И я была реально поражена тем, как уверенно и достойно девчонки и тренеры несут это бремя. Я бы, наверное, закрылась бы ото всех, в попытках всё это переварить, и не факт что сумела бы заставить себя работать дальше. А та же Майя Дорошко, Татьяна Данченко, Татьяна Покровская взглянули на эту ситуацию вообще по-другому. Сделали выводы, начали работать с акцентом на то, что было оценено недостаточно хорошо, на то, что хотят видеть международные судьи. Понятно, что будет тяжело, но мне почему-то кажется, что мы быстро вернёмся.
— Уход со своего поста Татьяны Николаевны — шок?
— Рано или поздно этот момент должен был наступить, и все это прекрасно понимали. Хотя я не думала, что это произойдёт сейчас. Почему-то считала, что ещё один олимпийский цикл Покровская точно отработает.

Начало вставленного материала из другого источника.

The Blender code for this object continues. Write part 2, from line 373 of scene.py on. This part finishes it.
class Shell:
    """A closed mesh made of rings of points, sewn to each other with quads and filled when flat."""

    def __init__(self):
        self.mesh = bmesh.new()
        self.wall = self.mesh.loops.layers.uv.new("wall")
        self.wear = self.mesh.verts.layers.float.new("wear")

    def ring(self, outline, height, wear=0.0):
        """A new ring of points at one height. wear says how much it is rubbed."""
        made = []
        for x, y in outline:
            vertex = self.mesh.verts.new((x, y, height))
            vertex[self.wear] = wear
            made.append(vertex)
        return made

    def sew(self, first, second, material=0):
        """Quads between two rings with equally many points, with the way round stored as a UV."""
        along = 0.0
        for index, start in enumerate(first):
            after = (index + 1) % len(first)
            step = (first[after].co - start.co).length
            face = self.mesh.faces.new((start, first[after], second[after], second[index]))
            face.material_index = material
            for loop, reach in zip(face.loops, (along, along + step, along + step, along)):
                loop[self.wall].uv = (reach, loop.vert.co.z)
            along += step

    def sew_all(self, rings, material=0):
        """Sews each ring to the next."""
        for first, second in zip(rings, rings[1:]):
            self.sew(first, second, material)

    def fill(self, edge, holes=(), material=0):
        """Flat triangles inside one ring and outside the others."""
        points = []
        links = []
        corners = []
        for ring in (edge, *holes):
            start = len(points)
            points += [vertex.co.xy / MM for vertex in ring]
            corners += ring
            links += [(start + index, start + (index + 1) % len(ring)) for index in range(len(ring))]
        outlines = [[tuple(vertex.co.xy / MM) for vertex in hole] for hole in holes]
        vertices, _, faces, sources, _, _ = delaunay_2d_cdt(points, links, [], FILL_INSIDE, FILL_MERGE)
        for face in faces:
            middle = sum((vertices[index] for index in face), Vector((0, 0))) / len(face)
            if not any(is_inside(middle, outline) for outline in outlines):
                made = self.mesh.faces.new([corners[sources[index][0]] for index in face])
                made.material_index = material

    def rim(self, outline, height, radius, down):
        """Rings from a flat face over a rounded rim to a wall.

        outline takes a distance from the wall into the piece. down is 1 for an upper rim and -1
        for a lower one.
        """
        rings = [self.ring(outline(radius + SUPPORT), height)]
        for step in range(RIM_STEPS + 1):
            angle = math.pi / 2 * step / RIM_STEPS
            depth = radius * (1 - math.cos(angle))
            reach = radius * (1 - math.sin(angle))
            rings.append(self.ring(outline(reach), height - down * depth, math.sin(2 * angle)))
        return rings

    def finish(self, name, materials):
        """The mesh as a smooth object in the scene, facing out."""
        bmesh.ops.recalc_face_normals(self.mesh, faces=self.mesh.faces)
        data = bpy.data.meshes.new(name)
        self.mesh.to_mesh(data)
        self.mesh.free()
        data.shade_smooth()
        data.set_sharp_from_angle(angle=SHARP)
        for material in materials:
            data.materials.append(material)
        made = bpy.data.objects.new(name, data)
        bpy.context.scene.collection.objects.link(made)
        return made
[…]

Поэтому да, был шок.
— Когда Покровская оставила свой пост, я хотела договориться о встрече, поинтересовалась, где она живёт. И услышала: «Даже не знаю, что ответить, поскольку последние 20 лет я жила на Круглом». При том, что вся ваша карьера, как и карьера ваших тренеров, была невероятно яркой и победной, вы бы хотели для себя такой жизни?

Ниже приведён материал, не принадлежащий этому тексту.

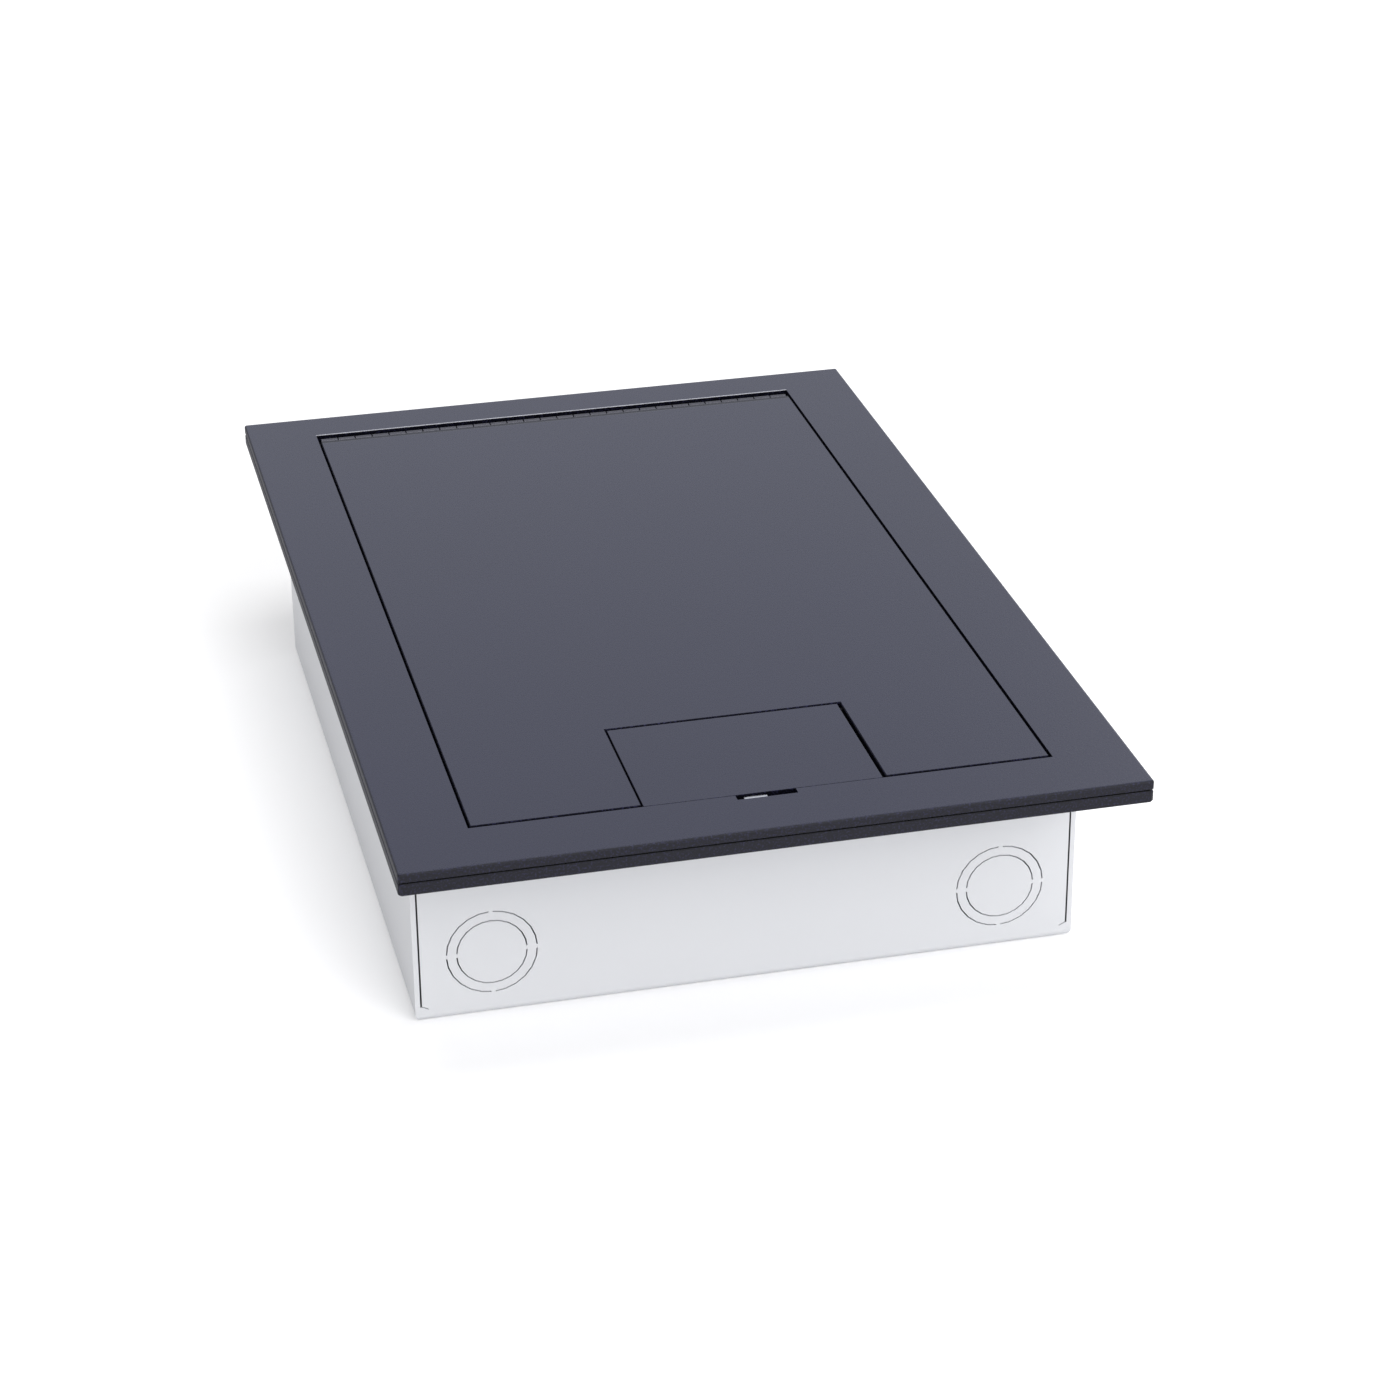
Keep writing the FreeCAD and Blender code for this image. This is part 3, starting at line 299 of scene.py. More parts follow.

— Я много раз думала об этом. Пыталась понять, каково это — полностью посвятить себя работе, отдаться ей, отдаться результату, фактически оставив собственную семью. Да, ты работаешь за свою страну, на её престиж, на её славу, но это невероятно тяжёлый выбор для женщины.
— Какой ответ был бы для вас здесь более уместен: «Это того не стоит», или «Я не готова к таким жертвам»?
— Это того стоит. Но я действительно к такому не готова.